Print the lines beginning with the one that contains "PIVOT_Y, PIVOT_Z), frame)" and ending with the one that contains "for node in", exactly, both included, and no other lines.

*Data listing*.
• • • •
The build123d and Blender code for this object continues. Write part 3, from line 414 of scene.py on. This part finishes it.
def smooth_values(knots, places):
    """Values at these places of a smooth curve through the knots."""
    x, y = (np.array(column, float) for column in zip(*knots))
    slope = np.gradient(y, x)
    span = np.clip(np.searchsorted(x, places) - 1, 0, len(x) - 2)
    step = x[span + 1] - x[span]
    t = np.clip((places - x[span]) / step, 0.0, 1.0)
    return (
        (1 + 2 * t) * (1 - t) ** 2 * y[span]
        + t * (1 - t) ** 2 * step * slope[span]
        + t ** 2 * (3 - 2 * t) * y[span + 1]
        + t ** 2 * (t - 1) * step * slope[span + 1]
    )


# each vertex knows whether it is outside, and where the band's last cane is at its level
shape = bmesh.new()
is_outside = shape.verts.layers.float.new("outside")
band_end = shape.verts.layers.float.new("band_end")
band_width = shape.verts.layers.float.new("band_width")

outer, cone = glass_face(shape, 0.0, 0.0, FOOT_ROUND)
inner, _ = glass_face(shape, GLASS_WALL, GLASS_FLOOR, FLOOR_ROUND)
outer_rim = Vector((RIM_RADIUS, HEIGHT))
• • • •
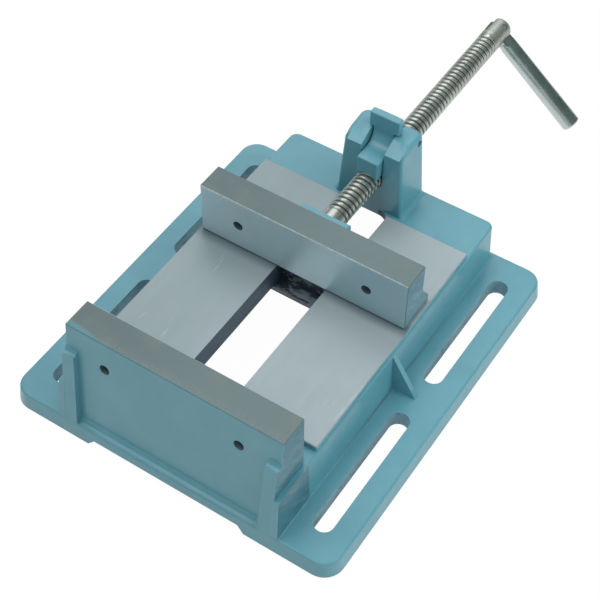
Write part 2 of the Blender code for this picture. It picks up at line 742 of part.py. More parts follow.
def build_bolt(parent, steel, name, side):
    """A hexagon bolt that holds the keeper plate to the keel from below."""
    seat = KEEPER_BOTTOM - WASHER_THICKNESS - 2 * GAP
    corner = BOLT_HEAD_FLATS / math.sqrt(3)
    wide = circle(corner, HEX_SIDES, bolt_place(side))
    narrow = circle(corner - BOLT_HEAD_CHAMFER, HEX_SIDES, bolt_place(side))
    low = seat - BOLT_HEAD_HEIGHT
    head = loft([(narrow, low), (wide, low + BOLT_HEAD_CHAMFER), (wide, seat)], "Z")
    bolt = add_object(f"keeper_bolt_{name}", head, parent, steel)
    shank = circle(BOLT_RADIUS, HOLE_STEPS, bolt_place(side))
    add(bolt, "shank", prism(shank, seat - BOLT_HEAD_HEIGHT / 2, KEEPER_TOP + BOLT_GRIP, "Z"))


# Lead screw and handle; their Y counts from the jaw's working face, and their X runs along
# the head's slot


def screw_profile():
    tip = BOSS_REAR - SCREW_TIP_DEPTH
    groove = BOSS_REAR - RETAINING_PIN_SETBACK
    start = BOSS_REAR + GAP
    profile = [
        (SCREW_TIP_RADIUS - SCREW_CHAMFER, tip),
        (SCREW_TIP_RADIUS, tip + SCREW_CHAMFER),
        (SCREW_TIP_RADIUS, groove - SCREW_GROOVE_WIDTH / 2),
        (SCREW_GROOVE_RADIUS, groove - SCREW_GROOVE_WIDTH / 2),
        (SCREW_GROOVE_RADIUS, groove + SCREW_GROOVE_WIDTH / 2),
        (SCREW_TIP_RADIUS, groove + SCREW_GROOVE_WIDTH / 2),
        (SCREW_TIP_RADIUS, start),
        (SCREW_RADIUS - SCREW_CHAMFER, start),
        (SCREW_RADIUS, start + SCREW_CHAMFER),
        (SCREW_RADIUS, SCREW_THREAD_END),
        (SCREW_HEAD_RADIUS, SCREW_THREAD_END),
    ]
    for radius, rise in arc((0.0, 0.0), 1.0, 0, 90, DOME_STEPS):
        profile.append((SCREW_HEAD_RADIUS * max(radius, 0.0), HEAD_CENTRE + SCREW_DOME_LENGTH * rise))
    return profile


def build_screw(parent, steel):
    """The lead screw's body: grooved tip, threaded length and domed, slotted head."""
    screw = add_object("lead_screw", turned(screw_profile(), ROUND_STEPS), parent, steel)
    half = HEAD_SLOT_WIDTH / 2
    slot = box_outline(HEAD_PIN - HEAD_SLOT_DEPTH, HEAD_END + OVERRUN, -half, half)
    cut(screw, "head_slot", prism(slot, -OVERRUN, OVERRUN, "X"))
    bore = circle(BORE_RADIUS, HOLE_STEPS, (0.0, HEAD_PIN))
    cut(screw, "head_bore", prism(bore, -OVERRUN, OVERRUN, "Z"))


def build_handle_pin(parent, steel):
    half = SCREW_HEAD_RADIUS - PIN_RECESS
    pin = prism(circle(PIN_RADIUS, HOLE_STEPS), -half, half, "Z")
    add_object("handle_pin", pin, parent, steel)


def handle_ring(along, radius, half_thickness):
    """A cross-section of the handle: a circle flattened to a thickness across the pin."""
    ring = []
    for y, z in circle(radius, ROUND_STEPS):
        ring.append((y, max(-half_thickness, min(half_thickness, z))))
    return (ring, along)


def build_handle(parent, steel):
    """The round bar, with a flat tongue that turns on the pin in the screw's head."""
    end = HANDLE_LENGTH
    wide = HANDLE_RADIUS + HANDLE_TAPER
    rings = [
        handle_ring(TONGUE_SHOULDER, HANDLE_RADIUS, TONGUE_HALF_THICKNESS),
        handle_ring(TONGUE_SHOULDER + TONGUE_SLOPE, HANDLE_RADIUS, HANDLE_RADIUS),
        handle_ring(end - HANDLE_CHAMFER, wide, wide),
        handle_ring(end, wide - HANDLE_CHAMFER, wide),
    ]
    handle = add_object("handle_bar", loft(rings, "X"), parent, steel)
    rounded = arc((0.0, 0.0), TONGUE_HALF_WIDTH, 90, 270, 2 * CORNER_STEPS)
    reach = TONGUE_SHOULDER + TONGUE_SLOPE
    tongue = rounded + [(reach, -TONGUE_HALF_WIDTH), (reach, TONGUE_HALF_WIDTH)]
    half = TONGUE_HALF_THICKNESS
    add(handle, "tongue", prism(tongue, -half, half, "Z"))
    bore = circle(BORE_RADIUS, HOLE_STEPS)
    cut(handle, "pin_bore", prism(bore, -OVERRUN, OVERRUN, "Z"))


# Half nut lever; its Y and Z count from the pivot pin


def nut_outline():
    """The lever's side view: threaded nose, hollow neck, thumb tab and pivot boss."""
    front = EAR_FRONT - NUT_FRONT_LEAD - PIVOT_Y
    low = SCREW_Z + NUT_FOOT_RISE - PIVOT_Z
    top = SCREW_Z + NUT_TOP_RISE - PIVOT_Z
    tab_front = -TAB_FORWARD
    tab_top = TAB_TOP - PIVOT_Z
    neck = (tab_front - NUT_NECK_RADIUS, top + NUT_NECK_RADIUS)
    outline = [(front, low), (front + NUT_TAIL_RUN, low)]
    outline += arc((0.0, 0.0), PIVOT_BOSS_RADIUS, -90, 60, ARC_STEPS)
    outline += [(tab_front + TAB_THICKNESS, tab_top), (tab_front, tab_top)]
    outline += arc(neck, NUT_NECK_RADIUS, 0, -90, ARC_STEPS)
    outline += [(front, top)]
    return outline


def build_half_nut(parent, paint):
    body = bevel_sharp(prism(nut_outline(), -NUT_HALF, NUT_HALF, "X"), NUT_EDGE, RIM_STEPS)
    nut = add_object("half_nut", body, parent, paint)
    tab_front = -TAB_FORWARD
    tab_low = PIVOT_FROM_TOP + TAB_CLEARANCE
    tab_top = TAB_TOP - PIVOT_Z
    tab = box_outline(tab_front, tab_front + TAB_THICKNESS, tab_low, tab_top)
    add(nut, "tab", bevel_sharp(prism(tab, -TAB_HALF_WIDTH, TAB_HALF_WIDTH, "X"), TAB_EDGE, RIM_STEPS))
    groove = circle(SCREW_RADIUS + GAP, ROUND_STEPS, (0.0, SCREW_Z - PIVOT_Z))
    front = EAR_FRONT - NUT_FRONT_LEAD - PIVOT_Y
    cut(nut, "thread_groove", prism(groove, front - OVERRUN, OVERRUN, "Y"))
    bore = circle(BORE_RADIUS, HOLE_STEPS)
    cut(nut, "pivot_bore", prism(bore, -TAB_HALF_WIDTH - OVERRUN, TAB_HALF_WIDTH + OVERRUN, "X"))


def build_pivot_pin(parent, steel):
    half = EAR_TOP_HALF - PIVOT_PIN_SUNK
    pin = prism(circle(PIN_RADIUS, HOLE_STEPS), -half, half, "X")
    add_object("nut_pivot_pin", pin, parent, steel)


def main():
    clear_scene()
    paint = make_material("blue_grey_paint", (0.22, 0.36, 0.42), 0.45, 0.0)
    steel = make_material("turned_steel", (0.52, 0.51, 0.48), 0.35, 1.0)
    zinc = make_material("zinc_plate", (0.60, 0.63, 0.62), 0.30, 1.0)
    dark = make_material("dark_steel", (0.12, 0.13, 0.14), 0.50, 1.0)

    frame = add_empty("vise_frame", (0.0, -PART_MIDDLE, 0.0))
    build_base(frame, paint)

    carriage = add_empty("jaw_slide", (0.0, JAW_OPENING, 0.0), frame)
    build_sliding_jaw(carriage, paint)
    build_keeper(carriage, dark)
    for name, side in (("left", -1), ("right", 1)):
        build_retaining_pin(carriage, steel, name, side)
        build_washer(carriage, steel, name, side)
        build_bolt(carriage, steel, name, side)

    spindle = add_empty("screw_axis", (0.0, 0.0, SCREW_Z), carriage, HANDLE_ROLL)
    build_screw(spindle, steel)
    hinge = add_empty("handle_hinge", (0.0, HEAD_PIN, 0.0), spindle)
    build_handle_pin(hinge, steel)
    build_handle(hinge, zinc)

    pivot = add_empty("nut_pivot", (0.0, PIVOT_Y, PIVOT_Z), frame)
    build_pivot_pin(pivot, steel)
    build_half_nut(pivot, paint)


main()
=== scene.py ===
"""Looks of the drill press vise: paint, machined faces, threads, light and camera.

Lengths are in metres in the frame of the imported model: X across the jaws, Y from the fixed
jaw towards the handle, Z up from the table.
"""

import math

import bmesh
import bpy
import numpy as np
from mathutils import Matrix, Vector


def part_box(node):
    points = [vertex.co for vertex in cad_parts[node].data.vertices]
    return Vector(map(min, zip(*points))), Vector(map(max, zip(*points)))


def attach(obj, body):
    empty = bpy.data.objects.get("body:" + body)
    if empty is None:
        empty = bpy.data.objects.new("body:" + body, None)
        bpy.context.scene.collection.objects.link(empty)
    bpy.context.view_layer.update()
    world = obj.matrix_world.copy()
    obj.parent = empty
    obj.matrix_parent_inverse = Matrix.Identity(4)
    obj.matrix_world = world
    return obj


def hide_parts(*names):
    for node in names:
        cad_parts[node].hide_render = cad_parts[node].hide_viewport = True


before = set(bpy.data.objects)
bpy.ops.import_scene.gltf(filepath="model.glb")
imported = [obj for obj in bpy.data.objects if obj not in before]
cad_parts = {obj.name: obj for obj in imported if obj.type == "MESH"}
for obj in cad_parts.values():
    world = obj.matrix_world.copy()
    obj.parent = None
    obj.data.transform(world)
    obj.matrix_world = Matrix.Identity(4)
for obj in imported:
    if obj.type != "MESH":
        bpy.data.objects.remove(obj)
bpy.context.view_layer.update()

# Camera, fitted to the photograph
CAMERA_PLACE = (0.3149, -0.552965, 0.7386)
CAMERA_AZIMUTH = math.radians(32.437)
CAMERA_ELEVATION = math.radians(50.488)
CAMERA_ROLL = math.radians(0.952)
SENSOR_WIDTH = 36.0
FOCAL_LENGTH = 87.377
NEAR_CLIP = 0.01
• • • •
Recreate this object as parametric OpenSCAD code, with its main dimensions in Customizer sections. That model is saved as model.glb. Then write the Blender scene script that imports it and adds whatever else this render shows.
• • • •
*Correct result*.
    pivot = add_empty("nut_pivot", (0.0, PIVOT_Y, PIVOT_Z), frame)
    build_pivot_pin(pivot, steel)
    build_half_nut(pivot, paint)


main()
=== scene.py ===
"""Looks of the drill press vise: paint, machined faces, threads, light and camera.

Lengths are in metres in the frame of the imported model: X across the jaws, Y from the fixed
jaw towards the handle, Z up from the table.
"""

import math

import bmesh
import bpy
import numpy as np
from mathutils import Matrix, Vector


def part_box(node):
    points = [vertex.co for vertex in cad_parts[node].data.vertices]
    return Vector(map(min, zip(*points))), Vector(map(max, zip(*points)))


def attach(obj, body):
    empty = bpy.data.objects.get("body:" + body)
    if empty is None:
        empty = bpy.data.objects.new("body:" + body, None)
        bpy.context.scene.collection.objects.link(empty)
    bpy.context.view_layer.update()
    world = obj.matrix_world.copy()
    obj.parent = empty
    obj.matrix_parent_inverse = Matrix.Identity(4)
    obj.matrix_world = world
    return obj


def hide_parts(*names):
    for node in names:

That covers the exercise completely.